All this at a time when TEPCO was struggling—and failing—to contain radioactive water at Fukushima plant. For Prime Minister Abe, not surprisingly, the leaks were not a problem. When trying to persuade the international Olympic committee (IOC) to hold the 2020 Olympics in Japan, Prime Minister Abe said (in Japanese, of course), “It poses no problem whatsoever…There are no health related problems until now, nor will there be in the future…I make the statement to you in the most emphatic and unequivocal way”. So it is no surprise that as radioactive water leaked from Fukushima, Prime Minister Abe has led sales promotions in at least 21 countries.

His current sales trip to India comes just after the Tokyo Electric Power Company (TEPCO) acknowledged for the first time, nearly three years after the accident started, that water was leaking from the reactor containment vessel in Unit 3 of the Fukushima Daiichi Nuclear Plant.

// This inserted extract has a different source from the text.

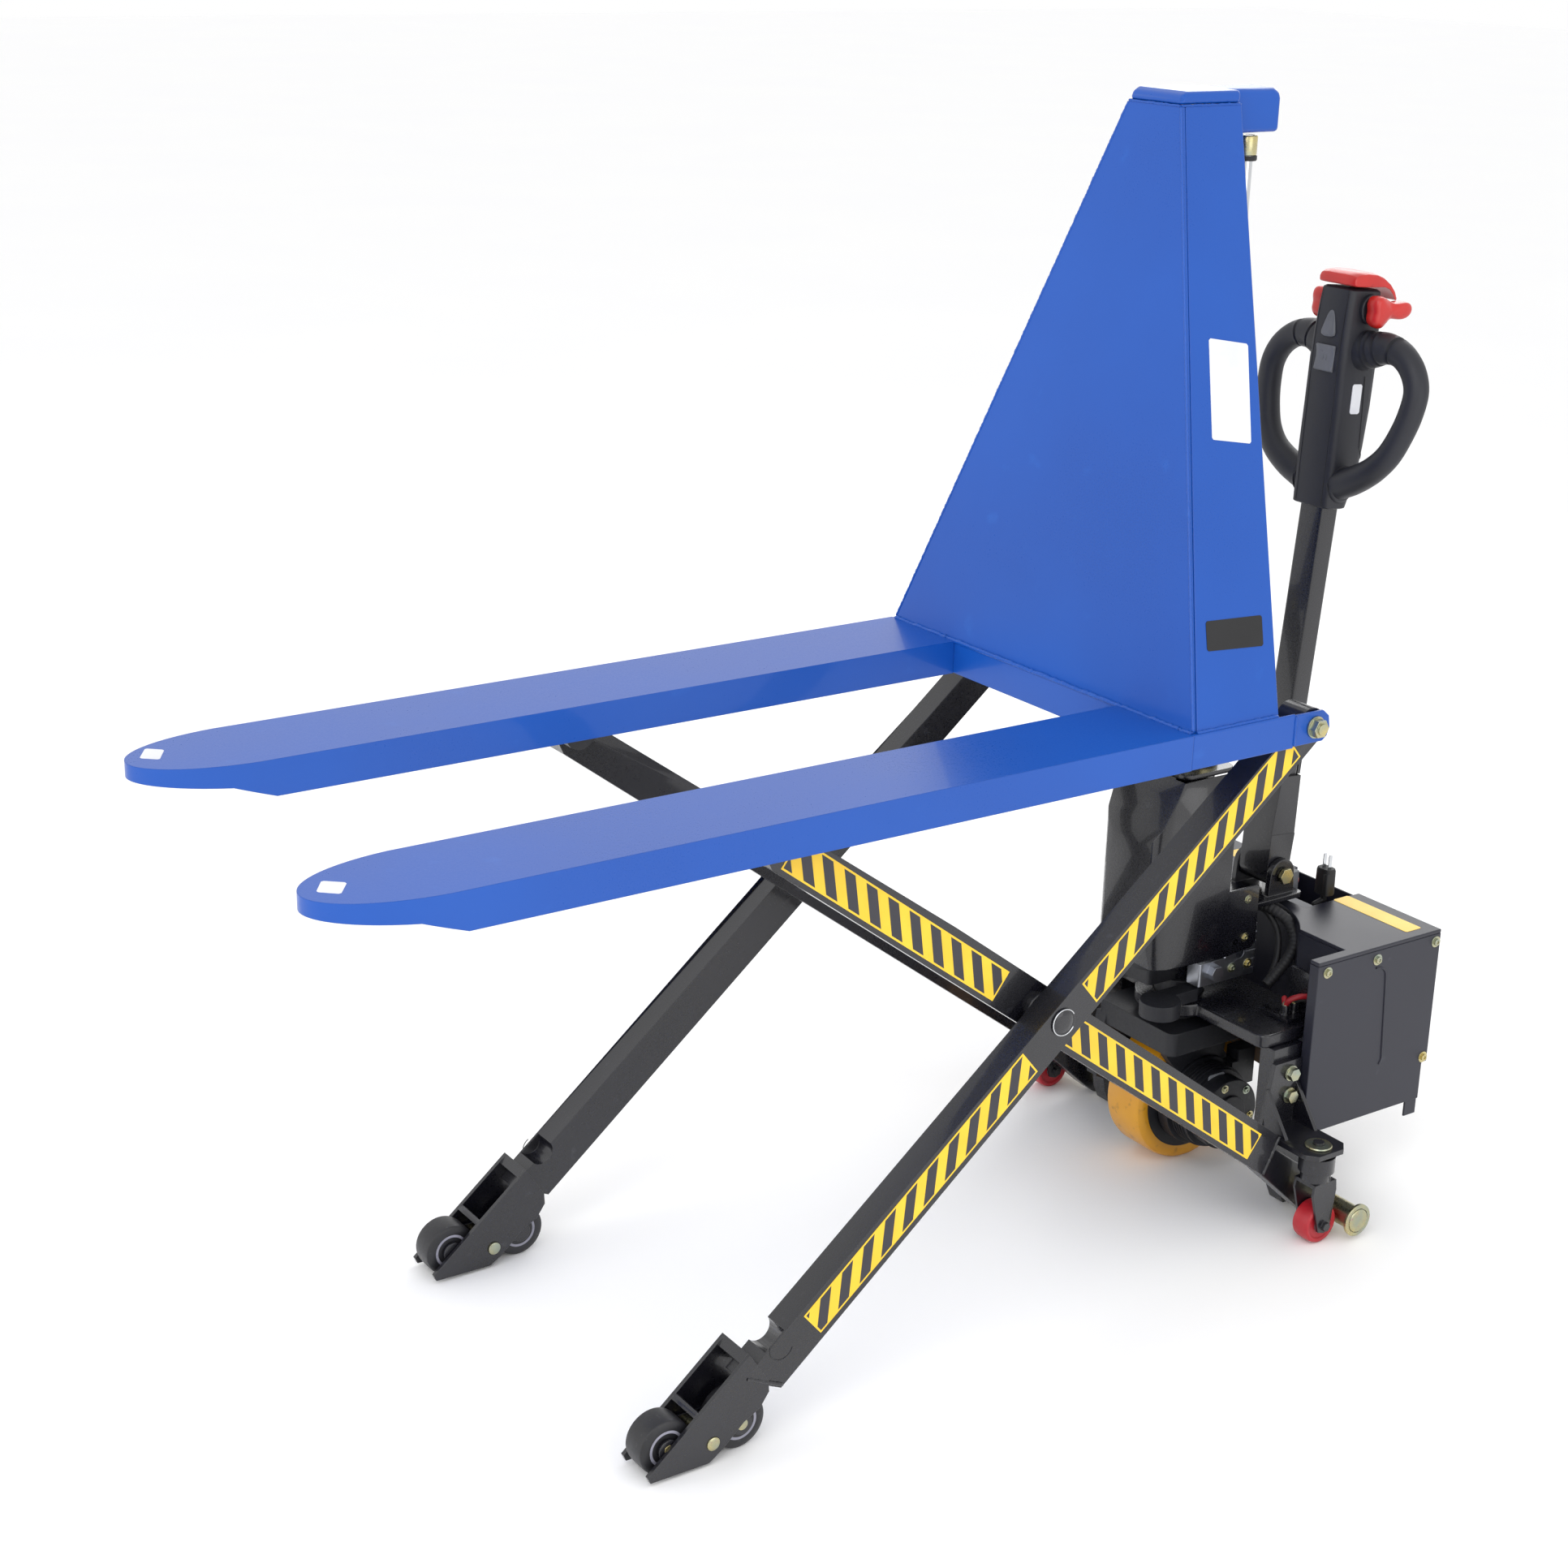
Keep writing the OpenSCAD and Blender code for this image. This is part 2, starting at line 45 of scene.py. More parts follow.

According to Tatsujiro Suzuki, the vice chairman of the Japan Atomic Energy Commission (JAEC), “the leakage is a significant finding [and] could indicate that the Unit 3 containment vessel has significant damage”.

While this possibility of disastrous accidents should be evident to anyone who examines the long history of accidents at nuclear facilities, Prime Ministers Abe and Singh continue to reassure the public with promises to “make our nuclear power generation increasingly safe” and to “ensure that the safety and livelihoods of people are not jeopardised in our pursuit of nuclear power”.

These assurances don’t reassure. Abe’s visit provoked widespread protests against the proposed agreement and for a change these were actually covered by the mainstream press. As most of those in protest presumably realize, the primary goal should be to have the idea of reactors at Jaitapur and Mithi Virdi and Kovvada abandoned. And there is some hope for that. Recently even the nuclear establishment seems to have realized that the cost of imported reactors is prohibitively high and the secretive “negotiations” they have been involved in for several years now don’t seem to be making the price come down to anywhere close what they think they can get away with. One hopes that the opposition that developed before the Abe visit will, like the negotiations of the would-be Indo-Japanese agreement, gain momentum and force the government to call off the entire idea of importing nuclear reactors.